--- Information shown ---
........
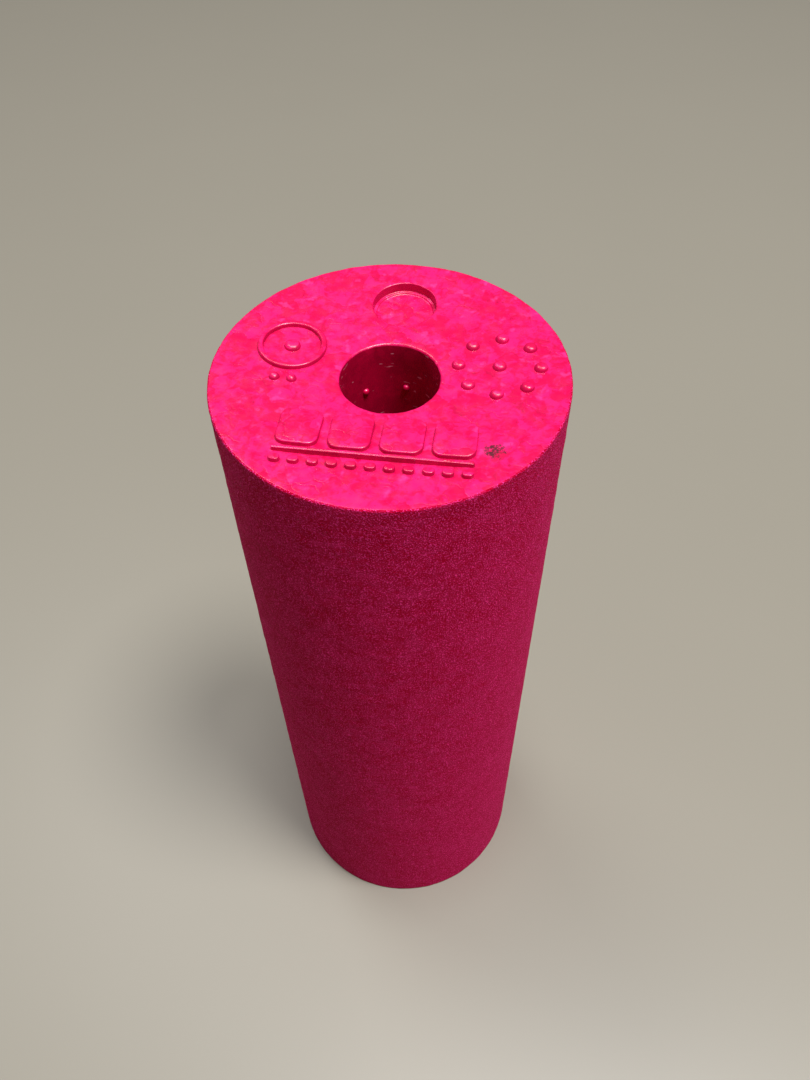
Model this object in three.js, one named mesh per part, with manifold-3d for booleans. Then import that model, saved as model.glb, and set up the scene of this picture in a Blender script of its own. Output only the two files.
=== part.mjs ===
// A small massage roller: one moulding of expanded bead foam, standing on its plain end.
// Millimetres, +Z up. The origin is the middle of the plain end, on the surface that it stands on.
// The steam mould fuses the beads round a core pin, so the wall, both ends, the bore, the filling
// port's recess and the raised marks are one piece of foam.

import * as THREE from 'three';
import { mergeVertices } from 'three/addons/utils/BufferGeometryUtils.js';
import Module from 'manifold-3d';

// ---- driving dimensions of the roller ----
const rollerDiameter = 54;
const rollerLength = 150;
const boreDiameter = 15;
const rimRadius = 0.4;           // rounding of both outer edges
const boreLipRadius = 0.4;       // rounding of both ends of the bore
const faceSink = 1;              // how far the marked end falls from its rim to the bore

// ---- filling port: the round recess that the bead injector leaves in the marked end ----
const portDiameter = 10;
const portDepth = 1.8;
const portInset = 0.3;           // how far the port sits inside the face band's middle

// ---- vent nubs: bumps that the core pin's steam vents leave on the bore's wall ----
const ventCount = 7;
const ventDiameter = 1.2;
const ventHeight = 0.55;
const ventFromEnd = 8.6;
const ventStartDegrees = 28;

// ---- raised marks on the marked end ----
const markHeight = 0.7;
const markInset = 0.8;           // how far the ring and the rosette sit inside the face band's middle

// Left of the bore: a plain ring round a pip, with a pair of pips in front of it.
const ringDiameter = 10.6;
const ringStroke = 0.9;
const ringDegrees = 163;
const ringPipDiameter = 2.6;
const pairPipDiameter = 1.7;
const pairPipSpacing = 2.6;
const pairFromRing = 1;

// Right of the bore: a rosette of plain pips.
const rosetteDegrees = 13;
const rosetteCount = 8;
const rosettePipDiameter = 2.2;
const rosetteFromBore = 1.3;

// In front of the bore: a row of pads, a straight rib and a row of dashes.
const rowLength = 28.3;
const rowFromRim = 2.3;
const padCount = 4;
const padGap = 1.2;
const barCornerRadius = 1.6;
const cornerStraight = 0.05;
const padFromBore = 1.1;
const padFromRib = 0.7;
const ribWidth = 0.7;
const ribFromDashes = 0.9;
const dashCount = 11;
const dashLength = 1.7;
const dashWidth = 1.3;

// ---- fineness of the round surfaces ----
const turnSegments = 96;
const rimSteps = 3;
const lipSteps = 2;
const curveSteps = 4;
const pipSteps = 8;
const ventSegments = 10;
const ventRings = 6;

// ---- places worked out from the sizes above ----
const outerRadius = rollerDiameter / 2;
const boreRadius = boreDiameter / 2;
const faceRadius = outerRadius - rimRadius;
const lipRadius = boreRadius + boreLipRadius;
const bandMiddle = (faceRadius + lipRadius) / 2;
const markCircle = bandMiddle - markInset;
const portCircle = bandMiddle - portInset;
const sunkHeight = rollerLength - faceSink;
const markRoot = markHeight;     // how deep each mark is rooted in the foam below the face

const rowReach = faceRadius - rowFromRim;
const rowFront = -Math.sqrt(rowReach ** 2 - (rowLength / 2) ** 2);
const dashMiddle = rowFront + dashWidth / 2;
const ribMiddle = dashMiddle + dashWidth / 2 + ribFromDashes + ribWidth / 2;
const padFront = ribMiddle + ribWidth / 2 + padFromRib;
const padBack = -(lipRadius + padFromBore);
const padDepth = padBack - padFront;
const padWidth = (rowLength - (padCount - 1) * padGap) / padCount;

const foamMaterial = new THREE.MeshStandardMaterial({ color: 0xf0246c, roughness: 0.55, metalness: 0 });

const wasm = await Module();
wasm.setup();

// ---- solids in and out of the boolean library ----

function toSolid(geometry) {
  const bare = geometry.clone();
  bare.deleteAttribute('normal');
  bare.deleteAttribute('uv');
  const merged = mergeVertices(bare, 1e-4);
  const vertProperties = new Float32Array(merged.attributes.position.array);
  const triVerts = new Uint32Array(merged.index.array);
  return new wasm.Manifold(new wasm.Mesh({ numProp: 3, vertProperties, triVerts }));
}

function toGeometry(solid) {
  const mesh = solid.getMesh();
  const geometry = new THREE.BufferGeometry();
  geometry.setAttribute('position', new THREE.BufferAttribute(mesh.vertProperties, 3));
  geometry.setIndex(new THREE.BufferAttribute(mesh.triVerts, 1));
  geometry.computeVertexNormals();
  return geometry;
}

function joined(solids) {
  return solids.reduce((whole, solid) => whole.add(solid));
}

// ---- outlines ----

function arcPoints(centreX, centreY, radius, fromDegrees, toDegrees, steps) {
  const points = [];
  for (let step = 0; step <= steps; step += 1) {
    const angle = THREE.MathUtils.degToRad(fromDegrees + (toDegrees - fromDegrees) * step / steps);
    points.push(new THREE.Vector2(centreX + radius * Math.cos(angle), centreY + radius * Math.sin(angle)));
  }
  return points;
}

function discShape(diameter) {
  const shape = new THREE.Shape();
  shape.absarc(0, 0, diameter / 2, 0, Math.PI * 2);
  return shape;
}

function ringShape(diameter, stroke) {
  const shape = discShape(diameter);
  shape.holes.push(discShape(diameter - 2 * stroke));
  return shape;
}

// The corners' rounding is limited by the bar's own width and depth, less a short straight between them.
function roundedBarShape(width, depth) {
  const radius = Math.min(barCornerRadius, width / 2 - cornerStraight, depth / 2 - cornerStraight);
  const x = width / 2 - radius;
  const y = depth / 2 - radius;
  return new THREE.Shape([
    ...arcPoints(x, y, radius, 0, 90, curveSteps),
    ...arcPoints(-x, y, radius, 90, 180, curveSteps),
    ...arcPoints(-x, -y, radius, 180, 270, curveSteps),
    ...arcPoints(x, -y, radius, 270, 360, curveSteps),
  ]);
}

// A solid of revolution about +Z from a closed outline of (radius, height) points.
function turned(outline) {
  const geometry = new THREE.LatheGeometry([...outline, outline[0]], turnSegments);
  geometry.rotateX(Math.PI / 2);
  return toSolid(geometry);
}

// ---- the blank, the port and the vents ----

function blankOutline() {
  const bottomLip = arcPoints(lipRadius, boreLipRadius, boreLipRadius, 180, 270, lipSteps);
  const bottomRim = arcPoints(faceRadius, rimRadius, rimRadius, -90, 0, rimSteps);
  const topRim = arcPoints(faceRadius, rollerLength - rimRadius, rimRadius, 0, 90, rimSteps);
  const topLip = arcPoints(lipRadius, sunkHeight - boreLipRadius, boreLipRadius, 90, 180, lipSteps);
  return [...bottomLip, ...bottomRim, ...topRim, ...topLip];
}

function portCut() {
  const cut = new THREE.CylinderGeometry(portDiameter / 2, portDiameter / 2, rollerLength, turnSegments / 2);
  cut.rotateX(Math.PI / 2);
  const faceHeight = sunkHeight + faceSink * (portCircle - lipRadius) / (faceRadius - lipRadius);
  cut.translate(0, portCircle, faceHeight - portDepth + rollerLength / 2);
  return toSolid(cut);
}

// A nub is the part of a small ball that stands proud of the bore's wall.
function ventNubs() {
  const ballRadius = ((ventDiameter / 2) ** 2 + ventHeight ** 2) / (2 * ventHeight);
  const nubs = [];
  for (const height of [ventFromEnd, sunkHeight - ventFromEnd]) {
    for (let index = 0; index < ventCount; index += 1) {
      const turn = THREE.MathUtils.degToRad(ventStartDegrees + 360 * index / ventCount);
      const ball = new THREE.SphereGeometry(ballRadius, ventSegments, ventRings);
      ball.translate(boreRadius - ventHeight + ballRadius, 0, height);
      ball.rotateZ(turn);
      nubs.push(toSolid(ball));
    }
  }
  return joined(nubs);
}

// ---- the raised marks ----

// A mark is made tall and straight here, well past the mark layer on both sides. The layer then
// trims it to follow the sunk face.
function tallMark(shape, x, y) {
  const spare = markHeight + markRoot;
  const tall = new THREE.ExtrudeGeometry(shape, {
    depth: faceSink + 2 * spare,
    bevelEnabled: false,
    curveSegments: pipSteps,
  });
  tall.translate(x, y, sunkHeight - spare);
  return toSolid(tall);
}

function markLayer() {
  return turned([
    new THREE.Vector2(lipRadius, sunkHeight - markRoot),
    new THREE.Vector2(faceRadius, rollerLength - markRoot),
    new THREE.Vector2(faceRadius, rollerLength + markHeight),
    new THREE.Vector2(lipRadius, sunkHeight + markHeight),
  ]);
}

function placeOnCircle(degrees) {
  const turn = THREE.MathUtils.degToRad(degrees);
  return new THREE.Vector2(markCircle * Math.cos(turn), markCircle * Math.sin(turn));
}

function ringMark() {
  const centre = placeOnCircle(ringDegrees);
  const pairY = centre.y - ringDiameter / 2 - pairFromRing - pairPipDiameter / 2;
  return [
    tallMark(ringShape(ringDiameter, ringStroke), centre.x, centre.y),
    tallMark(discShape(ringPipDiameter), centre.x, centre.y),
    tallMark(discShape(pairPipDiameter), centre.x - pairPipSpacing / 2, pairY),
    tallMark(discShape(pairPipDiameter), centre.x + pairPipSpacing / 2, pairY),
  ];
}

function rosetteMark() {
  const centre = placeOnCircle(rosetteDegrees);
  const radius = markCircle - lipRadius - rosetteFromBore - rosettePipDiameter / 2;
  const marks = [tallMark(discShape(rosettePipDiameter), centre.x, centre.y)];
  for (let index = 0; index < rosetteCount; index += 1) {
    const turn = Math.PI * 2 * index / rosetteCount;
    const x = centre.x + radius * Math.cos(turn);
    const y = centre.y + radius * Math.sin(turn);
    marks.push(tallMark(discShape(rosettePipDiameter), x, y));
  }
  return marks;
}

// Equal bars side by side, filling the row's length from end to end.
function barRow(count, barWidth, barDepth, y) {
  const pitch = (rowLength - barWidth) / (count - 1);
  const bars = [];
  for (let index = 0; index < count; index += 1) {
    const x = -rowLength / 2 + barWidth / 2 + pitch * index;
    bars.push(tallMark(roundedBarShape(barWidth, barDepth), x, y));
  }
  return bars;
}

function rowMarks() {
  return [
    ...barRow(padCount, padWidth, padDepth, (padBack + padFront) / 2),
    tallMark(roundedBarShape(rowLength, ribWidth), 0, ribMiddle),
    ...barRow(dashCount, dashLength, dashWidth, dashMiddle),
  ];
}

// ---- the roller ----

function rollerBody() {
  const blank = turned(blankOutline());
  const marks = joined([...ringMark(), ...rosetteMark(), ...rowMarks()]);
  const moulding = blank.add(marks.intersect(markLayer())).add(ventNubs()).subtract(portCut());
  const mesh = new THREE.Mesh(toGeometry(moulding), foamMaterial);
  mesh.name = 'roller_body';
  return mesh;
}

const roller = new THREE.Group();
roller.add(rollerBody());

export default roller;
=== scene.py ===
"""A small massage roller of moulded bead foam, laid out as an add-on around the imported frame.

The roller is one moulding. Its blank is a spun wall section, the raised marks and the vent nubs
are joined to it, the filling port is cut out of it, and the foam's relief is pressed into it last.
"""

import math
from typing import NamedTuple

import bmesh
import bpy
from bpy.props import FloatProperty, FloatVectorProperty, IntProperty, PointerProperty
from mathutils import Matrix, Vector, noise


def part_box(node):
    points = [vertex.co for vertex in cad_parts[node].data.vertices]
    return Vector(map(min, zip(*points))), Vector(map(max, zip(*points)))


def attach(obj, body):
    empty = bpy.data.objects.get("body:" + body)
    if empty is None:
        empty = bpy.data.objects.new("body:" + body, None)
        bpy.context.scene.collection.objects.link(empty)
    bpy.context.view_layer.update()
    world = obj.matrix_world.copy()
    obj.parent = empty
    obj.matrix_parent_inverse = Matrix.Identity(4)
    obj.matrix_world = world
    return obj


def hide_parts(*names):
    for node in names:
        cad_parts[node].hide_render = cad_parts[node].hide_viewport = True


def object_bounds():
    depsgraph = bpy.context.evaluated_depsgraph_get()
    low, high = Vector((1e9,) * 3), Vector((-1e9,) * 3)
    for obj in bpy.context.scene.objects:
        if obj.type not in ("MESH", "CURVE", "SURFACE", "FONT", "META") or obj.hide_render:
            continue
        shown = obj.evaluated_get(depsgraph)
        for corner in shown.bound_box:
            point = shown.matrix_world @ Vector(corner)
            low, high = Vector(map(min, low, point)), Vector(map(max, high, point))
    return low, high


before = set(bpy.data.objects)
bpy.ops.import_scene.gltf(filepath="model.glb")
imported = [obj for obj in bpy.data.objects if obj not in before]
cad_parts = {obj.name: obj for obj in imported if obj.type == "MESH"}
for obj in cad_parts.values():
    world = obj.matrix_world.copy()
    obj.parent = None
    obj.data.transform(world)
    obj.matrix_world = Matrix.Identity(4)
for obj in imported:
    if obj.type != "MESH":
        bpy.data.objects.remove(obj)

bl_info = {
    "name": "Bead Foam Roller",
    "version": (1, 0, 0),
    "blender": (4, 5, 0),
    "location": "View3D > Sidebar > Roller",
    "description": "Builds a small moulded bead-foam massage roller and its studio",
    "category": "Object",
}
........
--- Work to complete ---
Exactly and exclusively, reproduce the lines that start at the line containing "const blank = turned(blankOutline());" and end at the line containing "bpy.context.scene.collection.objects.link(empty)", inclusive of both.

--- Answer in full ---
  const blank = turned(blankOutline());
  const marks = joined([...ringMark(), ...rosetteMark(), ...rowMarks()]);
  const moulding = blank.add(marks.intersect(markLayer())).add(ventNubs()).subtract(portCut());
  const mesh = new THREE.Mesh(toGeometry(moulding), foamMaterial);
  mesh.name = 'roller_body';
  return mesh;
}

const roller = new THREE.Group();
roller.add(rollerBody());

export default roller;
=== scene.py ===
"""A small massage roller of moulded bead foam, laid out as an add-on around the imported frame.

The roller is one moulding. Its blank is a spun wall section, the raised marks and the vent nubs
are joined to it, the filling port is cut out of it, and the foam's relief is pressed into it last.
"""

import math
from typing import NamedTuple

import bmesh
import bpy
from bpy.props import FloatProperty, FloatVectorProperty, IntProperty, PointerProperty
from mathutils import Matrix, Vector, noise


def part_box(node):
    points = [vertex.co for vertex in cad_parts[node].data.vertices]
    return Vector(map(min, zip(*points))), Vector(map(max, zip(*points)))


def attach(obj, body):
    empty = bpy.data.objects.get("body:" + body)
    if empty is None:
        empty = bpy.data.objects.new("body:" + body, None)
        bpy.context.scene.collection.objects.link(empty)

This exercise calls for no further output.